— START OF Records to use —

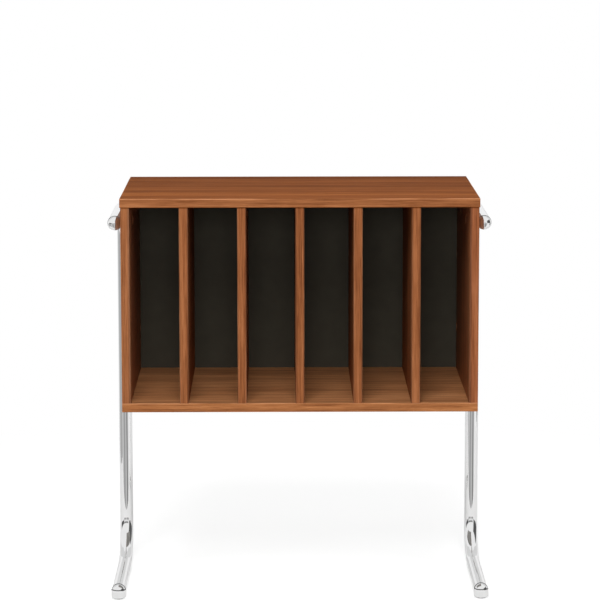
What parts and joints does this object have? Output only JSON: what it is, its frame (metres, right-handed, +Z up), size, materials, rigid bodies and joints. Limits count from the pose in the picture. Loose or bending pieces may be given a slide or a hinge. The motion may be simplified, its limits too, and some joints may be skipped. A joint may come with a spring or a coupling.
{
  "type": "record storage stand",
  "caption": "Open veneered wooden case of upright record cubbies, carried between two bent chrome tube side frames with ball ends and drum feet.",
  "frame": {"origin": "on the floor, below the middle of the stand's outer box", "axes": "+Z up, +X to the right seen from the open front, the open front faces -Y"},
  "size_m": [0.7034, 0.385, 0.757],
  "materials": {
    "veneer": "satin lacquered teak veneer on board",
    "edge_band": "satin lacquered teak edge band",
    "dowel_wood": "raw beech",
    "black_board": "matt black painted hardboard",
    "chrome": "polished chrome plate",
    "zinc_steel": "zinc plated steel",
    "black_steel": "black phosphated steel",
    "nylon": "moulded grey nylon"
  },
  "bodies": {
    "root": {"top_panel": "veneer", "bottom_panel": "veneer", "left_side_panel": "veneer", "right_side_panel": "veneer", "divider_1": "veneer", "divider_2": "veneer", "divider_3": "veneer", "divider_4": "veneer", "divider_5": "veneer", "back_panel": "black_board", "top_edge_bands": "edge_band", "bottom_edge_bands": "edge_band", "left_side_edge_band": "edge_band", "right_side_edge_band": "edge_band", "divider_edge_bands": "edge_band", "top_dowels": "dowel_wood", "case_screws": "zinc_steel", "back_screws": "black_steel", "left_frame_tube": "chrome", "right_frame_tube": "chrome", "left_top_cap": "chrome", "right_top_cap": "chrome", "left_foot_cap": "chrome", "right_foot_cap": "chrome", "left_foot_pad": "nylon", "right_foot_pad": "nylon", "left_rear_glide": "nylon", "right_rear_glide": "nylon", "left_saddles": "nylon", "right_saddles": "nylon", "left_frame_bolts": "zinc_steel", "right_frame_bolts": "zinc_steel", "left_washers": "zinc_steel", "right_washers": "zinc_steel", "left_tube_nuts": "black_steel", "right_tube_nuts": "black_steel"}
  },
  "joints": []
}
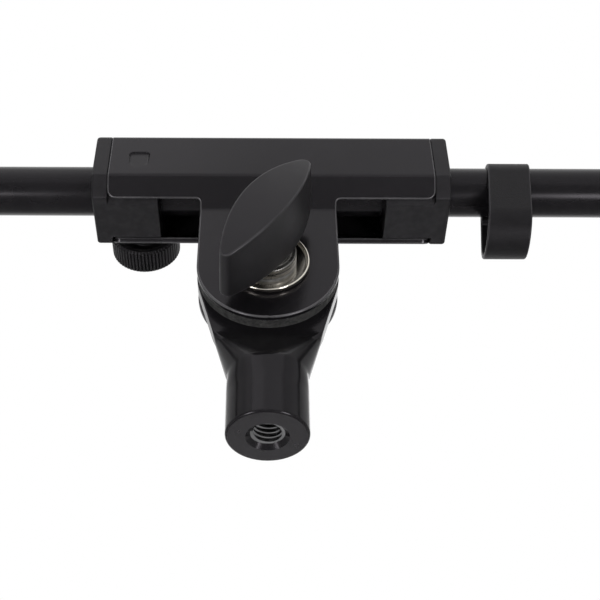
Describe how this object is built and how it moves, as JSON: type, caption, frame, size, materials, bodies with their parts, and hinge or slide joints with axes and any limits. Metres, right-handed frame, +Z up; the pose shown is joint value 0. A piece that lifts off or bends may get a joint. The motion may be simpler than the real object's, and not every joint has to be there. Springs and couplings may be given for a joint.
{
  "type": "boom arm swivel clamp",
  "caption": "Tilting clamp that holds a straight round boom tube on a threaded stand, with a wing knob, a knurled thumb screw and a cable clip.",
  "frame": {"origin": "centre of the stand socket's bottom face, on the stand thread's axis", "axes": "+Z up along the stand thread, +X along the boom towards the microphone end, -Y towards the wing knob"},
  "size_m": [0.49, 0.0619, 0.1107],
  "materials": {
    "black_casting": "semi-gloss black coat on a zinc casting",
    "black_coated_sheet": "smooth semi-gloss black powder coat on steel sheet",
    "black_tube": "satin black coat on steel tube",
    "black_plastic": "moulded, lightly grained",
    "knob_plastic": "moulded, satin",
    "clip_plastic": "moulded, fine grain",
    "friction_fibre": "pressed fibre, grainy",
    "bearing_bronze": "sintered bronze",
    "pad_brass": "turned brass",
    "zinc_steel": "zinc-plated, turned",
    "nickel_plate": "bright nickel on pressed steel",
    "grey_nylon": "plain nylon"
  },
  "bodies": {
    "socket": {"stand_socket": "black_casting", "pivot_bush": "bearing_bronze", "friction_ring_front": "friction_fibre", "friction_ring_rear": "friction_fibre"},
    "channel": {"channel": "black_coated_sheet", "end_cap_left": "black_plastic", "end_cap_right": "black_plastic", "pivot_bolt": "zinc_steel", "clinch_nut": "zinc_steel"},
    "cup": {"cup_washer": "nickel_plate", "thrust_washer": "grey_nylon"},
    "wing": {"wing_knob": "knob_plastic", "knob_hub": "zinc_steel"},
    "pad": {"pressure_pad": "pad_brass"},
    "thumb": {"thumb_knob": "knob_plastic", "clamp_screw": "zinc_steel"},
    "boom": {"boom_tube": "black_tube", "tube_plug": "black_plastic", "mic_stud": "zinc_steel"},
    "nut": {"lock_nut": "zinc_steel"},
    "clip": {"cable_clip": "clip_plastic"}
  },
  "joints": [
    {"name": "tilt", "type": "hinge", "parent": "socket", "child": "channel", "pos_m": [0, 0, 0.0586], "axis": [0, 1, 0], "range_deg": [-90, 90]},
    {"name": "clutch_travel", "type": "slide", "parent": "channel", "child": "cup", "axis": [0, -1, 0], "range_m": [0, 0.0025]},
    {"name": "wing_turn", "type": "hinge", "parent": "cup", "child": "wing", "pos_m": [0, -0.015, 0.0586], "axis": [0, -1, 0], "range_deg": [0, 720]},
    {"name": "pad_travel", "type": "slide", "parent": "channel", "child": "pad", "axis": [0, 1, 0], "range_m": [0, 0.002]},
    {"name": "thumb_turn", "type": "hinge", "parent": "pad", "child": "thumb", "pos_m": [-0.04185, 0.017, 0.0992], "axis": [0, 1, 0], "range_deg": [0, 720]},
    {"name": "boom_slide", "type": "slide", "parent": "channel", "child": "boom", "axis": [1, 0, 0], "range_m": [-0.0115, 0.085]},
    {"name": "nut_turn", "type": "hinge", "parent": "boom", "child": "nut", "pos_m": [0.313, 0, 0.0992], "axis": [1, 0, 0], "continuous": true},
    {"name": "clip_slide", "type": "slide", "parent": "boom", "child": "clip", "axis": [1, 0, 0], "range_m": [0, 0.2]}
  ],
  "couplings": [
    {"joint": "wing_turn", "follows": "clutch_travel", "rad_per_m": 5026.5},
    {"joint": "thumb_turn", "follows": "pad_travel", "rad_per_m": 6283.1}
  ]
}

— END OF Records to use —

The exercise >> Copy out all of the lines above exactly.

Output >>
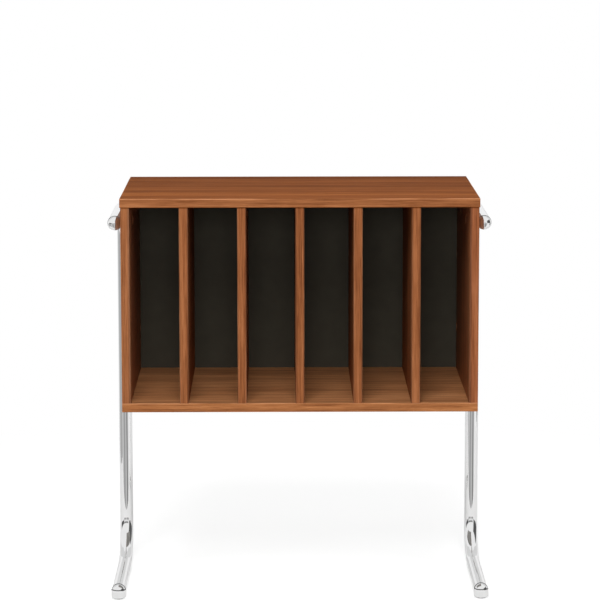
What parts and joints does this object have? Output only JSON: what it is, its frame (metres, right-handed, +Z up), size, materials, rigid bodies and joints. Limits count from the pose in the picture. Loose or bending pieces may be given a slide or a hinge. The motion may be simplified, its limits too, and some joints may be skipped. A joint may come with a spring or a coupling.
{
  "type": "record storage stand",
  "caption": "Open veneered wooden case of upright record cubbies, carried between two bent chrome tube side frames with ball ends and drum feet.",
  "frame": {"origin": "on the floor, below the middle of the stand's outer box", "axes": "+Z up, +X to the right seen from the open front, the open front faces -Y"},
  "size_m": [0.7034, 0.385, 0.757],
  "materials": {
    "veneer": "satin lacquered teak veneer on board",
    "edge_band": "satin lacquered teak edge band",
    "dowel_wood": "raw beech",
    "black_board": "matt black painted hardboard",
    "chrome": "polished chrome plate",
    "zinc_steel": "zinc plated steel",
    "black_steel": "black phosphated steel",
    "nylon": "moulded grey nylon"
  },
  "bodies": {
    "root": {"top_panel": "veneer", "bottom_panel": "veneer", "left_side_panel": "veneer", "right_side_panel": "veneer", "divider_1": "veneer", "divider_2": "veneer", "divider_3": "veneer", "divider_4": "veneer", "divider_5": "veneer", "back_panel": "black_board", "top_edge_bands": "edge_band", "bottom_edge_bands": "edge_band", "left_side_edge_band": "edge_band", "right_side_edge_band": "edge_band", "divider_edge_bands": "edge_band", "top_dowels": "dowel_wood", "case_screws": "zinc_steel", "back_screws": "black_steel", "left_frame_tube": "chrome", "right_frame_tube": "chrome", "left_top_cap": "chrome", "right_top_cap": "chrome", "left_foot_cap": "chrome", "right_foot_cap": "chrome", "left_foot_pad": "nylon", "right_foot_pad": "nylon", "left_rear_glide": "nylon", "right_rear_glide": "nylon", "left_saddles": "nylon", "right_saddles": "nylon", "left_frame_bolts": "zinc_steel", "right_frame_bolts": "zinc_steel", "left_washers": "zinc_steel", "right_washers": "zinc_steel", "left_tube_nuts": "black_steel", "right_tube_nuts": "black_steel"}
  },
  "joints": []
}
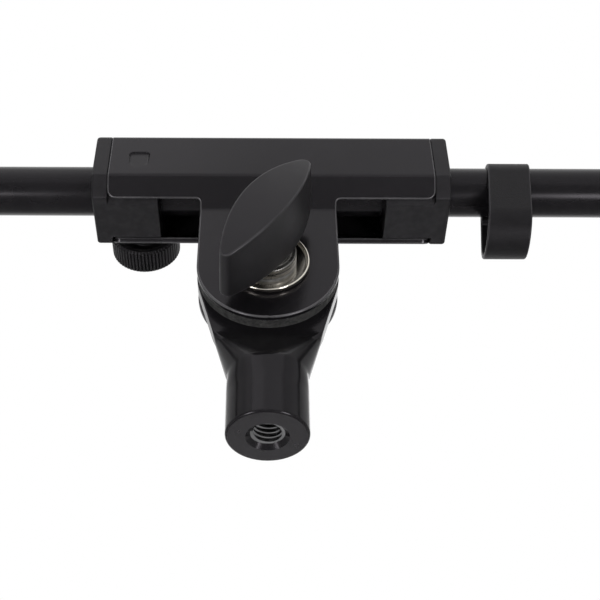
Describe how this object is built and how it moves, as JSON: type, caption, frame, size, materials, bodies with their parts, and hinge or slide joints with axes and any limits. Metres, right-handed frame, +Z up; the pose shown is joint value 0. A piece that lifts off or bends may get a joint. The motion may be simpler than the real object's, and not every joint has to be there. Springs and couplings may be given for a joint.
{
  "type": "boom arm swivel clamp",
  "caption": "Tilting clamp that holds a straight round boom tube on a threaded stand, with a wing knob, a knurled thumb screw and a cable clip.",
  "frame": {"origin": "centre of the stand socket's bottom face, on the stand thread's axis", "axes": "+Z up along the stand thread, +X along the boom towards the microphone end, -Y towards the wing knob"},
  "size_m": [0.49, 0.0619, 0.1107],
  "materials": {
    "black_casting": "semi-gloss black coat on a zinc casting",
    "black_coated_sheet": "smooth semi-gloss black powder coat on steel sheet",
    "black_tube": "satin black coat on steel tube",
    "black_plastic": "moulded, lightly grained",
    "knob_plastic": "moulded, satin",
    "clip_plastic": "moulded, fine grain",
    "friction_fibre": "pressed fibre, grainy",
    "bearing_bronze": "sintered bronze",
    "pad_brass": "turned brass",
    "zinc_steel": "zinc-plated, turned",
    "nickel_plate": "bright nickel on pressed steel",
    "grey_nylon": "plain nylon"
  },
  "bodies": {
    "socket": {"stand_socket": "black_casting", "pivot_bush": "bearing_bronze", "friction_ring_front": "friction_fibre", "friction_ring_rear": "friction_fibre"},
    "channel": {"channel": "black_coated_sheet", "end_cap_left": "black_plastic", "end_cap_right": "black_plastic", "pivot_bolt": "zinc_steel", "clinch_nut": "zinc_steel"},
    "cup": {"cup_washer": "nickel_plate", "thrust_washer": "grey_nylon"},
    "wing": {"wing_knob": "knob_plastic", "knob_hub": "zinc_steel"},
    "pad": {"pressure_pad": "pad_brass"},
    "thumb": {"thumb_knob": "knob_plastic", "clamp_screw": "zinc_steel"},
    "boom": {"boom_tube": "black_tube", "tube_plug": "black_plastic", "mic_stud": "zinc_steel"},
    "nut": {"lock_nut": "zinc_steel"},
    "clip": {"cable_clip": "clip_plastic"}
  },
  "joints": [
    {"name": "tilt", "type": "hinge", "parent": "socket", "child": "channel", "pos_m": [0, 0, 0.0586], "axis": [0, 1, 0], "range_deg": [-90, 90]},
    {"name": "clutch_travel", "type": "slide", "parent": "channel", "child": "cup", "axis": [0, -1, 0], "range_m": [0, 0.0025]},
    {"name": "wing_turn", "type": "hinge", "parent": "cup", "child": "wing", "pos_m": [0, -0.015, 0.0586], "axis": [0, -1, 0], "range_deg": [0, 720]},
    {"name": "pad_travel", "type": "slide", "parent": "channel", "child": "pad", "axis": [0, 1, 0], "range_m": [0, 0.002]},
    {"name": "thumb_turn", "type": "hinge", "parent": "pad", "child": "thumb", "pos_m": [-0.04185, 0.017, 0.0992], "axis": [0, 1, 0], "range_deg": [0, 720]},
    {"name": "boom_slide", "type": "slide", "parent": "channel", "child": "boom", "axis": [1, 0, 0], "range_m": [-0.0115, 0.085]},
    {"name": "nut_turn", "type": "hinge", "parent": "boom", "child": "nut", "pos_m": [0.313, 0, 0.0992], "axis": [1, 0, 0], "continuous": true},
    {"name": "clip_slide", "type": "slide", "parent": "boom", "child": "clip", "axis": [1, 0, 0], "range_m": [0, 0.2]}
  ],
  "couplings": [
    {"joint": "wing_turn", "follows": "clutch_travel", "rad_per_m": 5026.5},
    {"joint": "thumb_turn", "follows": "pad_travel", "rad_per_m": 6283.1}
  ]
}